Our research shows that to ensure the effective allocation of resources, finance functions must also lead more strategically. Where they’ve been dominated by traditional tasks of reporting, transactional, and compliance activities, they should now shift their focus to tracking and evaluating the effectiveness of spending, challenging line managers to improve productivity, and enabling tough decisions.

One tool at the disposal of finance functions is called a strategic spending review, also known as an expenditure review, or a joint-costing exercise. Such reviews involve a rigorous, detailed examination and classification of expenditures to scrutinize their efficiency and effectiveness (for example, through benchmarking) and to identify possible savings. Moreover, finance functions increasingly have access to cloud-based digital-budgeting tools that make it necessary to enter data in a disciplined way, so that subsequent analysis of expenditures becomes vastly more efficient.
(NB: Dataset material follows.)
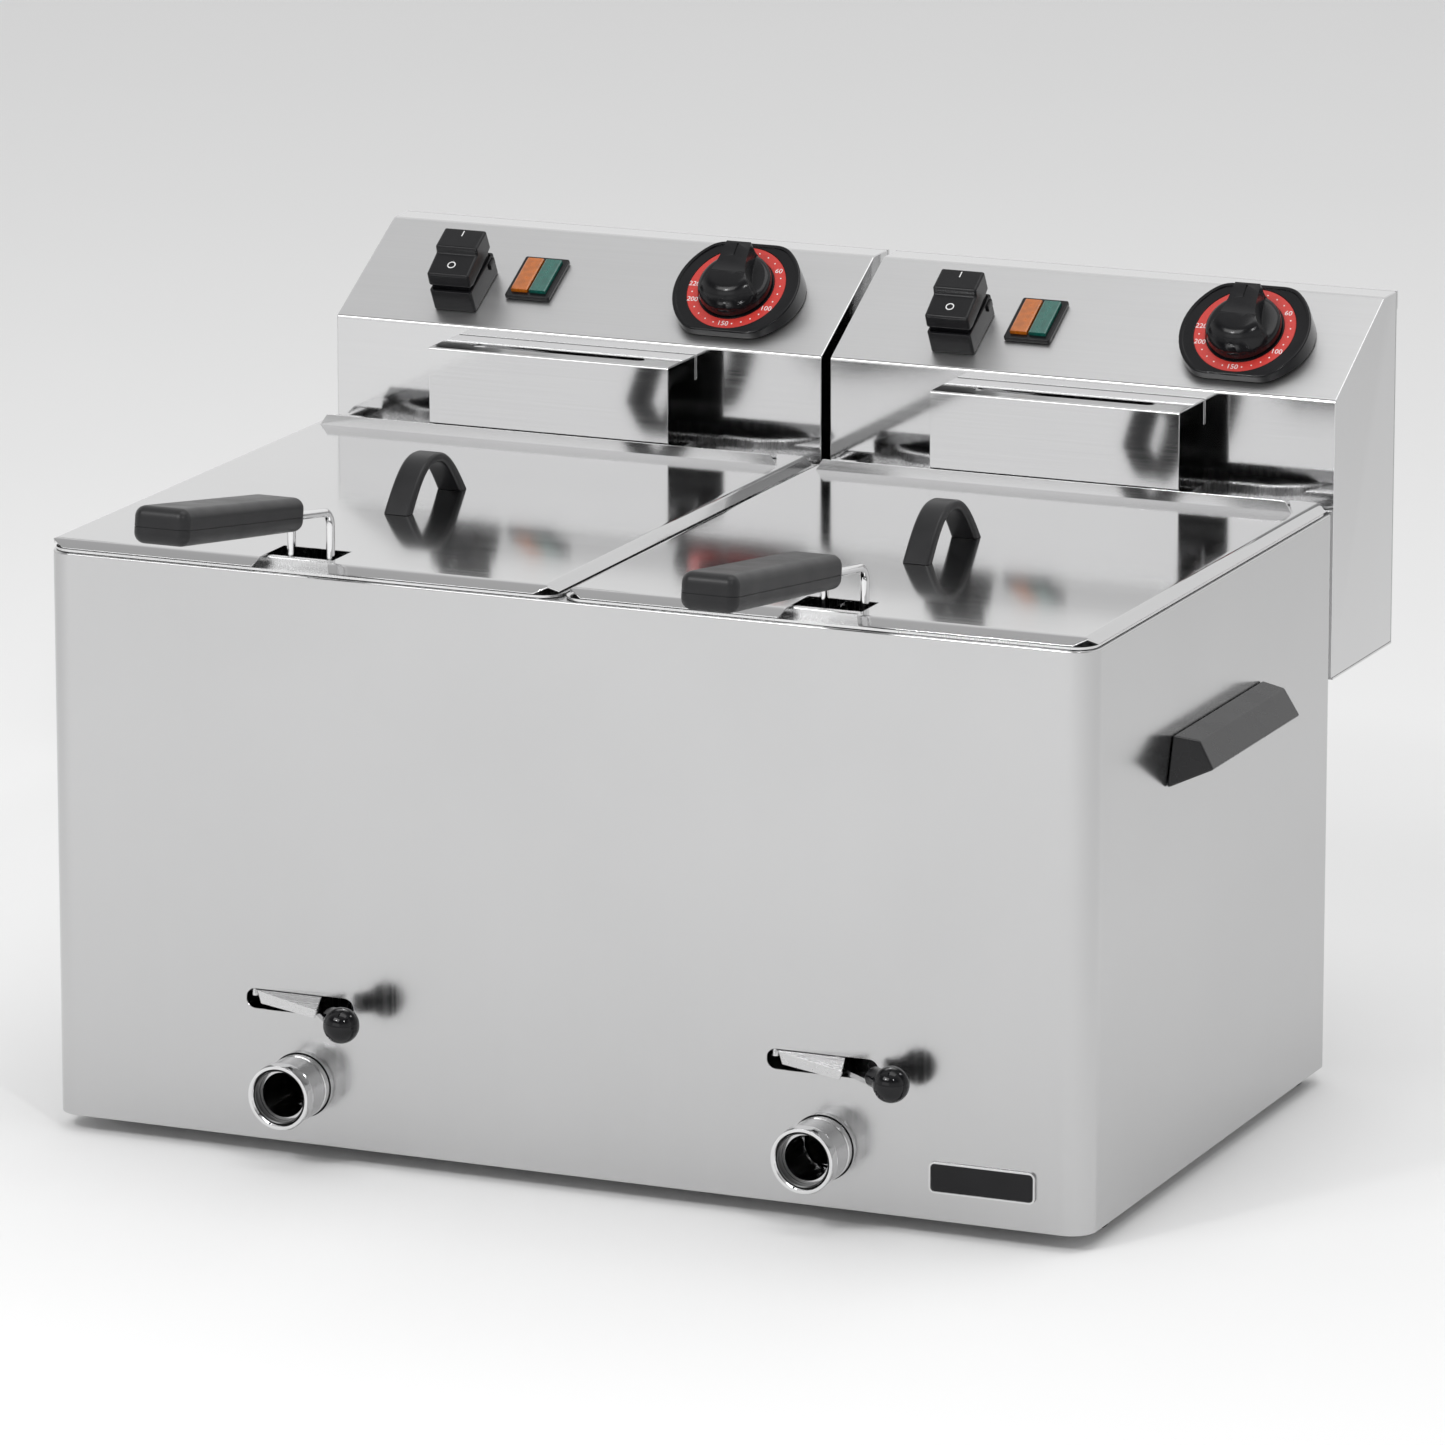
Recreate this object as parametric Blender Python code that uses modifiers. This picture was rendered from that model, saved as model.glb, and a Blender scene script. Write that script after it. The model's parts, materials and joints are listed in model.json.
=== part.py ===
"""Counter-top electric deep fryer with two tanks, modelled in metres with +Z up.

Each tank has a lid, a basket, a ball-valve drain tap and a lift-off control head with its element.
X runs to the user's right and Y to the back. A "depth" below is measured back from the front panel.
"""

import math

import bmesh
import bpy
from mathutils import Matrix, Vector

# ---- Driving dimensions ----
GAP = 0.0003  # clearance between pieces that touch
SHEET = 0.0010

BODY_WIDTH = 0.5600
BODY_DEPTH = 0.3387
FRONT_CORNER = 0.0134
BACK_CORNER = 0.0060
FOOT_HEIGHT = 0.0085
CASING_TOP = 0.2995
HALF_PITCH = 0.1412  # from the body's middle to the middle of each tank

RIM_SHEET = 0.0012
RIM_BOTTOM = CASING_TOP + GAP
RIM_TOP = RIM_BOTTOM + RIM_SHEET
TANK_WIDTH = 0.2400
TANK_LENGTH = 0.3000
TANK_FRONT = 0.0155
TANK_CORNER = 0.0300
TANK_FLOOR = 0.1000

DRAIN_HEIGHT = 0.0385
TAP_RADIUS = 0.0162
TAP_FRONT = -0.0195
TAP_BACK = 0.0525
STEM_DEPTH = 0.0143
BALL_RADIUS = 0.0135
OUTLET_DEPTH = 0.0720
OUTLET_BEND = 0.0180
OUTLET_RADIUS = 0.0150
OUTLET_BORE = 0.0125

SLOT_HALF_LENGTH = 0.0295
SLOT_BOTTOM = 0.0757
SLOT_TOP = 0.0858
LEVER_BOTTOM = 0.0761
LEVER_TOP = 0.0786
LEVER_WIDTH = 0.0060
LEVER_REACH = 0.0455
KNOB_REACH = 0.0539
KNOB_HEIGHT = 0.0800
KNOB_RADIUS = 0.0091
SLEEVE_START = 0.0375
SLEEVE_RADIUS = 0.0052
TAP_REST_DEG = {"left": 41.0, "right": 54.0}

LATCH_HINGE = (-0.0262, 0.0040)  # from the tank's middle, and depth
LATCH_TIP = (0.0175, -0.0175)
LATCH_TOP = 0.0853
LATCH_SLOPE = 0.1430
LATCH_LIP_BOTTOM = 0.0790
LATCH_SHEET = 0.0008

LID_SHEET = 0.0008
LID_HALF_WIDTH = 0.1343
LID_FOLD = 0.0045
LID_FRONT = 0.0045
LID_BACK = 0.3000
LID_BOTTOM = RIM_TOP + 0.0004
LID_TOP = LID_BOTTOM + LID_FOLD + 0.0003
LID_UPSTAND = 0.0062
LID_EAR_BACK = 0.3280
LID_CORNER_CUT = 0.0057
NOTCH_HALF_WIDTH = 0.0175
NOTCH_DEPTH = 0.0300

STRAP_FRONT = 0.1160
STRAP_BACK = 0.1876
STRAP_HEIGHT = 0.0250
STRAP_WIDTH = 0.0140
STRAP_FOOT = 0.0075  # the strap's thickness where it meets the lid, along Y
STRAP_CROWN = 0.0048

BASKET_HALF_WIDTH = 0.1000
BASKET_FRONT = 0.0264
BASKET_BACK = 0.2860
BASKET_BOTTOM = 0.1460
BASKET_TOP = 0.2620
BASKET_WALL = 0.0020
BASKET_SHIFT = {"left": -0.0054, "right": 0.0025}
WIRE_RADIUS = 0.0022
WIRE_HALF_SPACING = 0.0107
WIRE_DEPTH = 0.0236
WIRE_BOTTOM = 0.2150
WIRE_BEND_HEIGHT = {"left": 0.3289, "right": 0.3250}
GRIP_TILT_DEG = {"left": 8.6, "right": 7.1}
GRIP_BACK = -0.0104
GRIP_LENGTH = 0.1340
GRIP_WIDTH = 0.0295
GRIP_THICKNESS = 0.0178
GRIP_SOCKET = 0.0300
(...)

At one private-sector organization, for example, a cloud-based tool replaced more than 10,000 offline spreadsheets so that the finance function had the time and capacity to become more strategic.

Some larger countries, including Canada, Nigeria, Saudi Arabia, and the United Kingdom, have undertaken similar strategic spending reviews, as have several smaller ones, such as Denmark, and some regions, including the state of Victoria (Australia). In aggregate, governments have found tens of billions of dollars of opportunities to improve their effectiveness and efficiency and to reallocate spending toward their strategic priorities.